• What the task asks:
Send back all the data below, exactly as given.

• Given material:
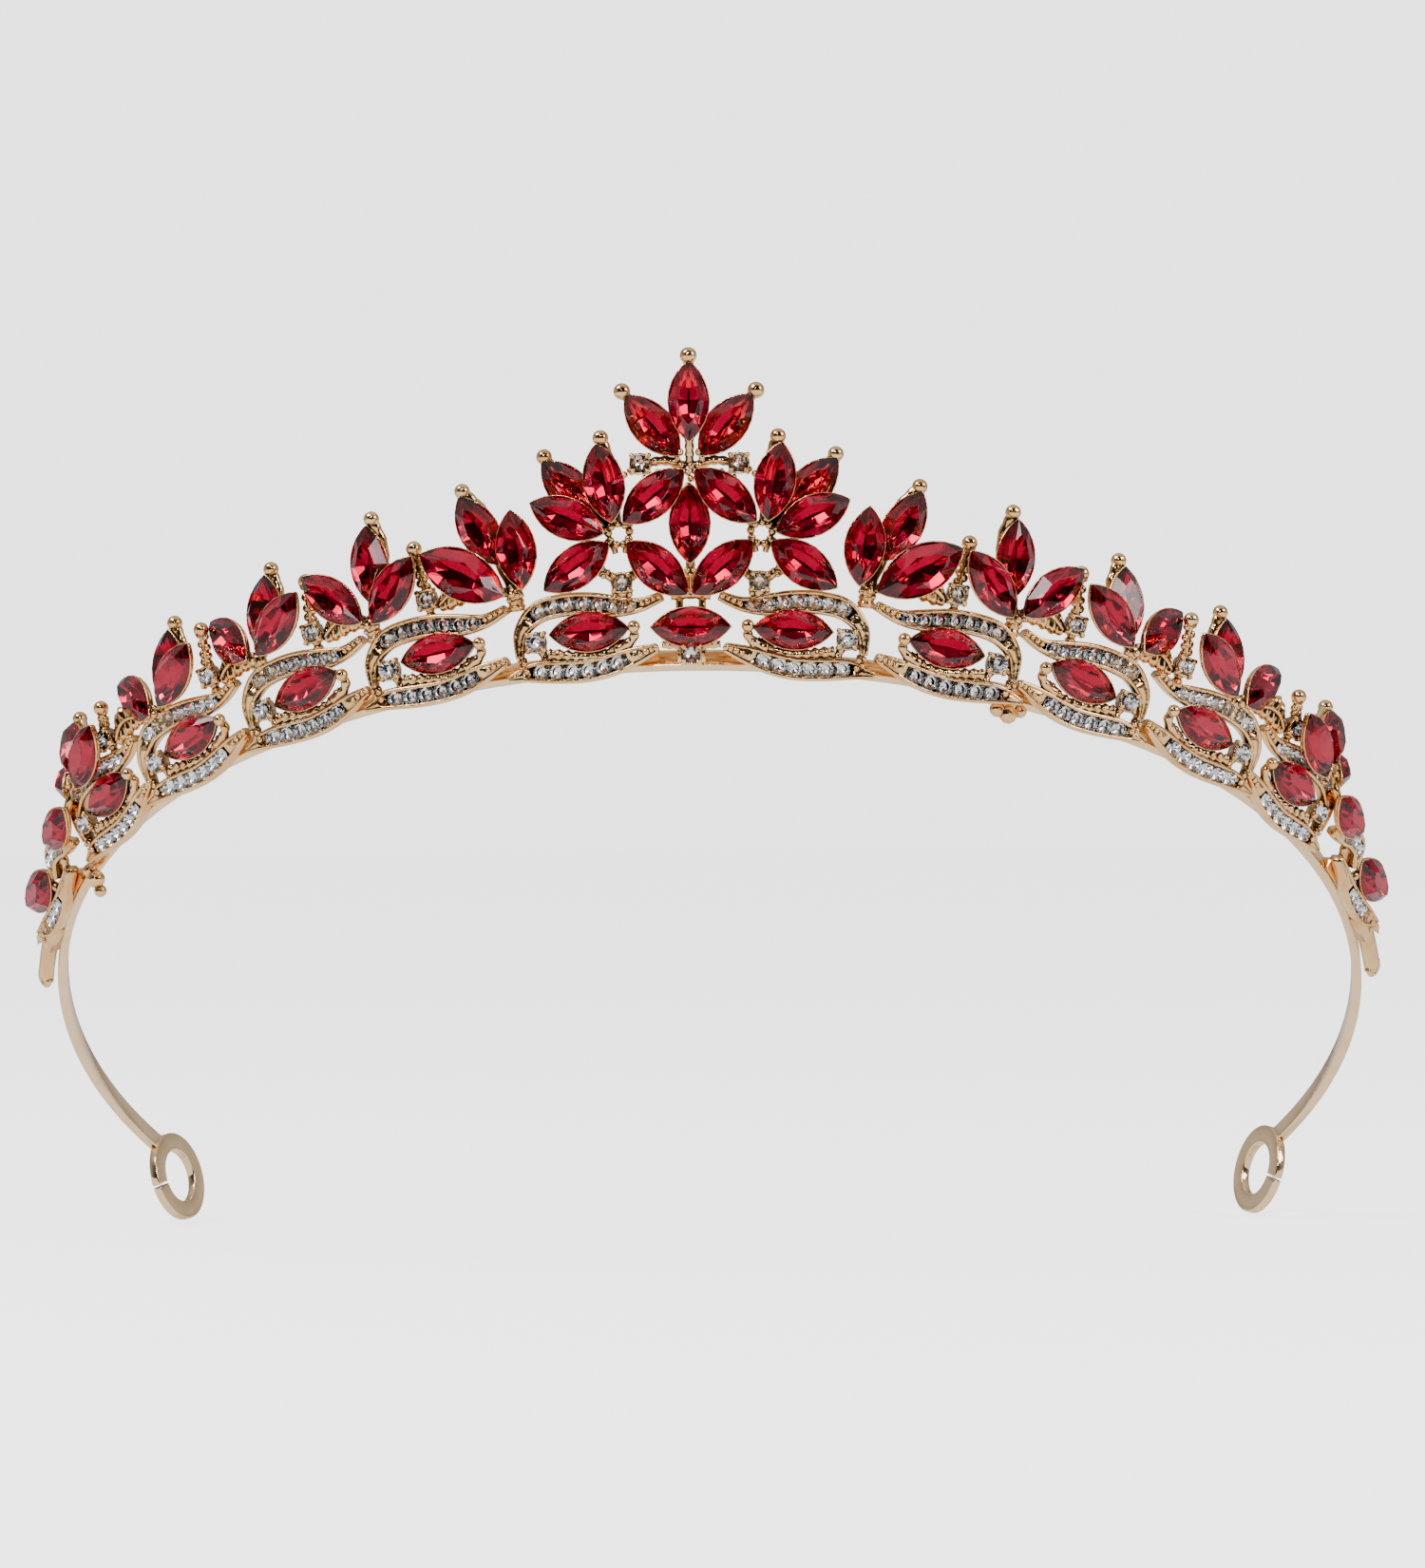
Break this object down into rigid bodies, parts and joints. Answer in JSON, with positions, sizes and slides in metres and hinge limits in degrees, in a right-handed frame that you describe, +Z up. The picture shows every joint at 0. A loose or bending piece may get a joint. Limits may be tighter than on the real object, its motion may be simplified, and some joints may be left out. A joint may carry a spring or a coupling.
{
  "type": "tiara",
  "caption": "Open C-shaped tiara: flat band with end loops, leaning cast ornament of vine leaves and fans of red marquise stones with small clear stones.",
  "frame": {"origin": "middle of the head opening, halfway between the band's front and its end loops, at the mount head_seat", "axes": "+Z up as worn, -Y towards the front, +X towards the wearer's left, which is the right side seen from the front; left and right in node names are as seen from the front; the band tips down by 36 degrees from front to back"},
  "size_m": [0.158, 0.091, 0.0999],
  "materials": {
    "band_gold": "polished pale gold plate",
    "cast_gold": "bright pale gold plate, darker in the recesses",
    "red_stone": "faceted foil-backed red glass",
    "clear_stone": "faceted foil-backed clear glass"
  },
  "bodies": {
    "root": {"head_band": "band_gold", "left_end_loop": "band_gold", "right_end_loop": "band_gold", "solder_pads": "cast_gold", "solder_knobs": "cast_gold", "centre_vine": "cast_gold", "centre_spray": "cast_gold", "peak_spray": "cast_gold", "centre_stone": "red_stone", "peak_stones": "red_stone", "row_stones": "red_stone", "left_vine_1": "cast_gold", "left_vine_2": "cast_gold", "left_vine_3": "cast_gold", "left_vine_4": "cast_gold", "left_vine_5": "cast_gold", "left_vine_6": "cast_gold", "right_vine_1": "cast_gold", "right_vine_2": "cast_gold", "right_vine_3": "cast_gold", "right_vine_4": "cast_gold", "right_vine_5": "cast_gold", "right_vine_6": "cast_gold", "left_vine_stones_1": "clear_stone", "left_vine_stones_2": "clear_stone", "left_vine_stones_3": "clear_stone", "left_vine_stones_4": "clear_stone", "left_vine_stones_5": "clear_stone", "left_vine_stones_6": "clear_stone", "right_vine_stones_1": "clear_stone", "right_vine_stones_2": "clear_stone", "right_vine_stones_3": "clear_stone", "right_vine_stones_4": "clear_stone", "right_vine_stones_5": "clear_stone", "right_vine_stones_6": "clear_stone", "left_flower": "cast_gold", "right_flower": "cast_gold", "left_flower_stones": "red_stone", "right_flower_stones": "red_stone", "left_fan_1": "cast_gold", "left_fan_2": "cast_gold", "left_fan_3": "cast_gold", "left_fan_4": "cast_gold", "left_fan_5": "cast_gold", "right_fan_1": "cast_gold", "right_fan_2": "cast_gold", "right_fan_3": "cast_gold", "right_fan_4": "cast_gold", "right_fan_5": "cast_gold", "left_fan_stones_1": "red_stone", "left_fan_stones_2": "red_stone", "left_fan_stones_3": "red_stone", "left_fan_stones_4": "red_stone", "left_fan_stones_5": "red_stone", "right_fan_stones_1": "red_stone", "right_fan_stones_2": "red_stone", "right_fan_stones_3": "red_stone", "right_fan_stones_4": "red_stone", "right_fan_stones_5": "red_stone", "accent_stones": "clear_stone"}
  },
  "joints": []
}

• Exercise result:
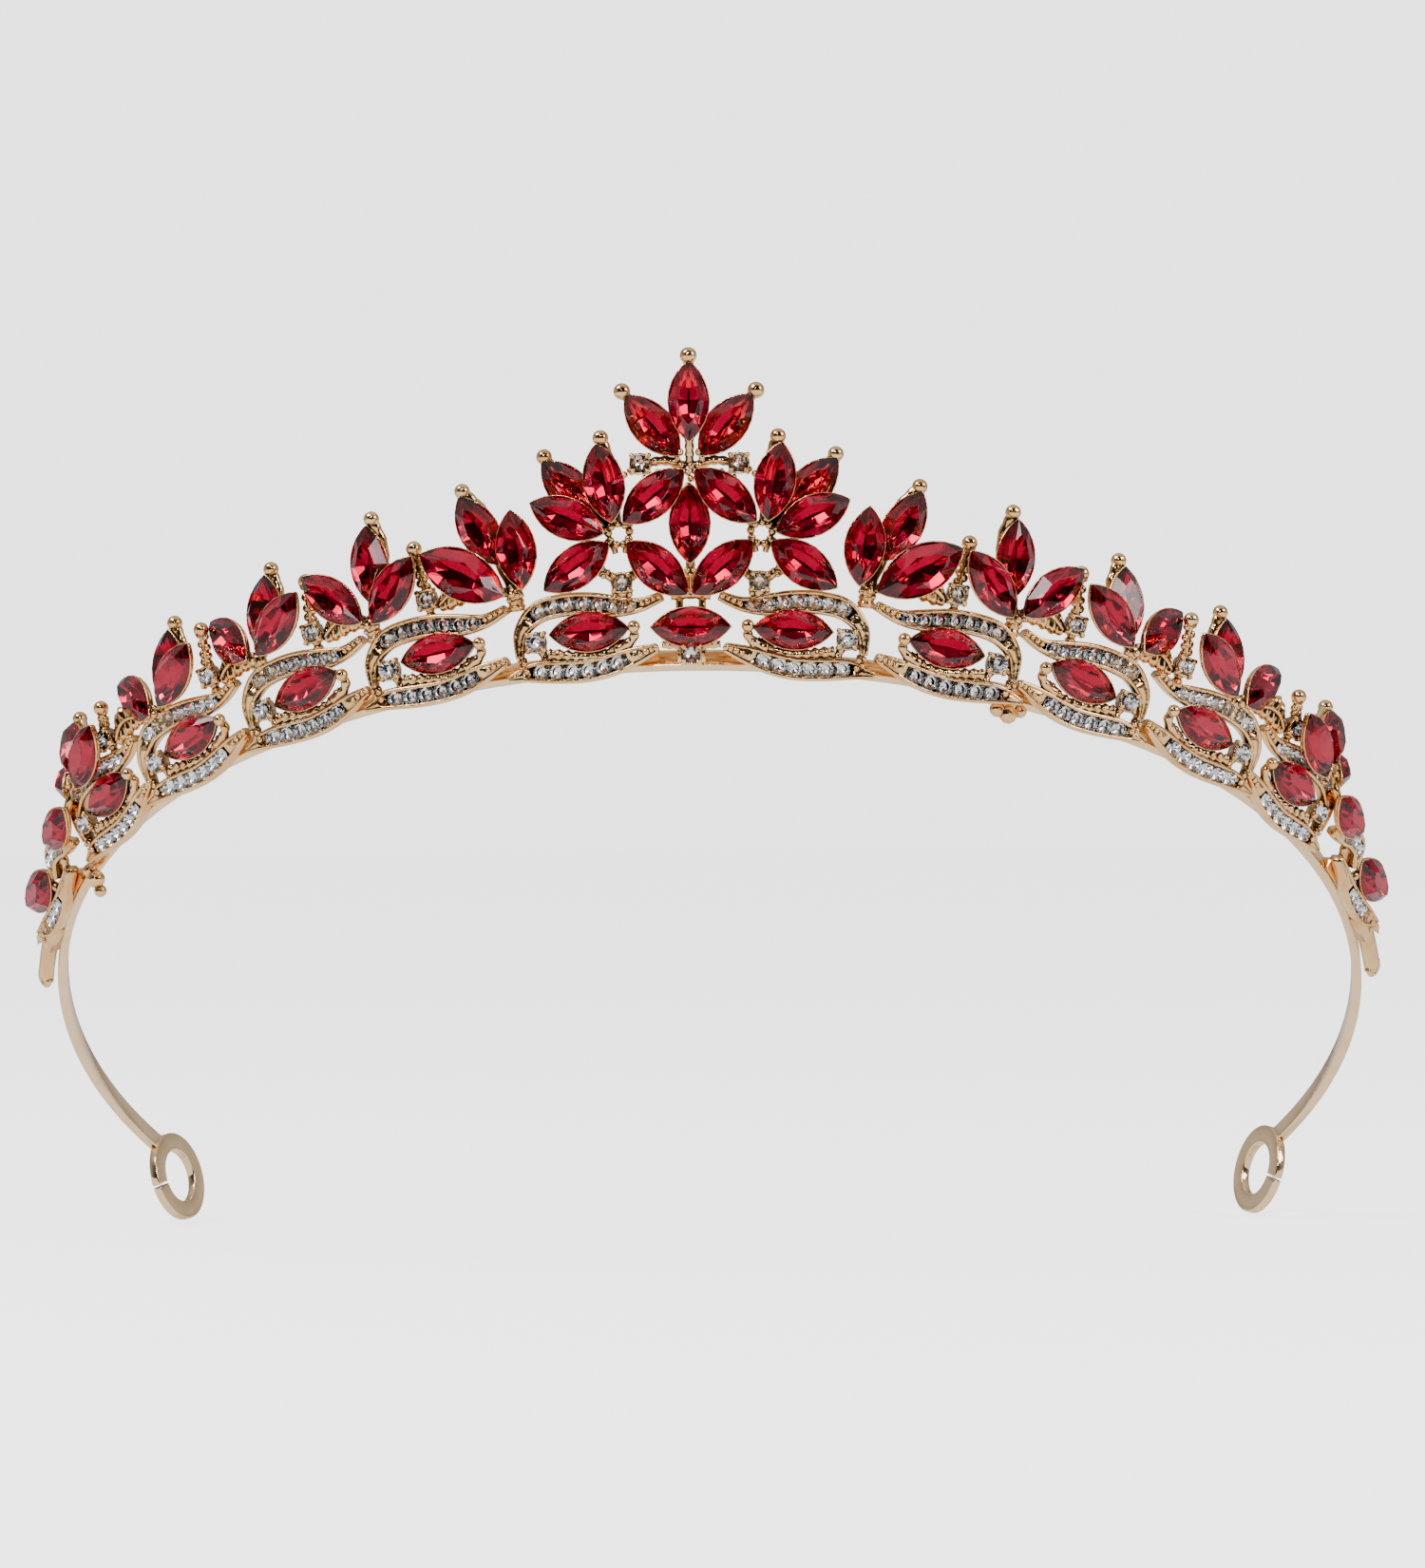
Break this object down into rigid bodies, parts and joints. Answer in JSON, with positions, sizes and slides in metres and hinge limits in degrees, in a right-handed frame that you describe, +Z up. The picture shows every joint at 0. A loose or bending piece may get a joint. Limits may be tighter than on the real object, its motion may be simplified, and some joints may be left out. A joint may carry a spring or a coupling.
{
  "type": "tiara",
  "caption": "Open C-shaped tiara: flat band with end loops, leaning cast ornament of vine leaves and fans of red marquise stones with small clear stones.",
  "frame": {"origin": "middle of the head opening, halfway between the band's front and its end loops, at the mount head_seat", "axes": "+Z up as worn, -Y towards the front, +X towards the wearer's left, which is the right side seen from the front; left and right in node names are as seen from the front; the band tips down by 36 degrees from front to back"},
  "size_m": [0.158, 0.091, 0.0999],
  "materials": {
    "band_gold": "polished pale gold plate",
    "cast_gold": "bright pale gold plate, darker in the recesses",
    "red_stone": "faceted foil-backed red glass",
    "clear_stone": "faceted foil-backed clear glass"
  },
  "bodies": {
    "root": {"head_band": "band_gold", "left_end_loop": "band_gold", "right_end_loop": "band_gold", "solder_pads": "cast_gold", "solder_knobs": "cast_gold", "centre_vine": "cast_gold", "centre_spray": "cast_gold", "peak_spray": "cast_gold", "centre_stone": "red_stone", "peak_stones": "red_stone", "row_stones": "red_stone", "left_vine_1": "cast_gold", "left_vine_2": "cast_gold", "left_vine_3": "cast_gold", "left_vine_4": "cast_gold", "left_vine_5": "cast_gold", "left_vine_6": "cast_gold", "right_vine_1": "cast_gold", "right_vine_2": "cast_gold", "right_vine_3": "cast_gold", "right_vine_4": "cast_gold", "right_vine_5": "cast_gold", "right_vine_6": "cast_gold", "left_vine_stones_1": "clear_stone", "left_vine_stones_2": "clear_stone", "left_vine_stones_3": "clear_stone", "left_vine_stones_4": "clear_stone", "left_vine_stones_5": "clear_stone", "left_vine_stones_6": "clear_stone", "right_vine_stones_1": "clear_stone", "right_vine_stones_2": "clear_stone", "right_vine_stones_3": "clear_stone", "right_vine_stones_4": "clear_stone", "right_vine_stones_5": "clear_stone", "right_vine_stones_6": "clear_stone", "left_flower": "cast_gold", "right_flower": "cast_gold", "left_flower_stones": "red_stone", "right_flower_stones": "red_stone", "left_fan_1": "cast_gold", "left_fan_2": "cast_gold", "left_fan_3": "cast_gold", "left_fan_4": "cast_gold", "left_fan_5": "cast_gold", "right_fan_1": "cast_gold", "right_fan_2": "cast_gold", "right_fan_3": "cast_gold", "right_fan_4": "cast_gold", "right_fan_5": "cast_gold", "left_fan_stones_1": "red_stone", "left_fan_stones_2": "red_stone", "left_fan_stones_3": "red_stone", "left_fan_stones_4": "red_stone", "left_fan_stones_5": "red_stone", "right_fan_stones_1": "red_stone", "right_fan_stones_2": "red_stone", "right_fan_stones_3": "red_stone", "right_fan_stones_4": "red_stone", "right_fan_stones_5": "red_stone", "accent_stones": "clear_stone"}
  },
  "joints": []
}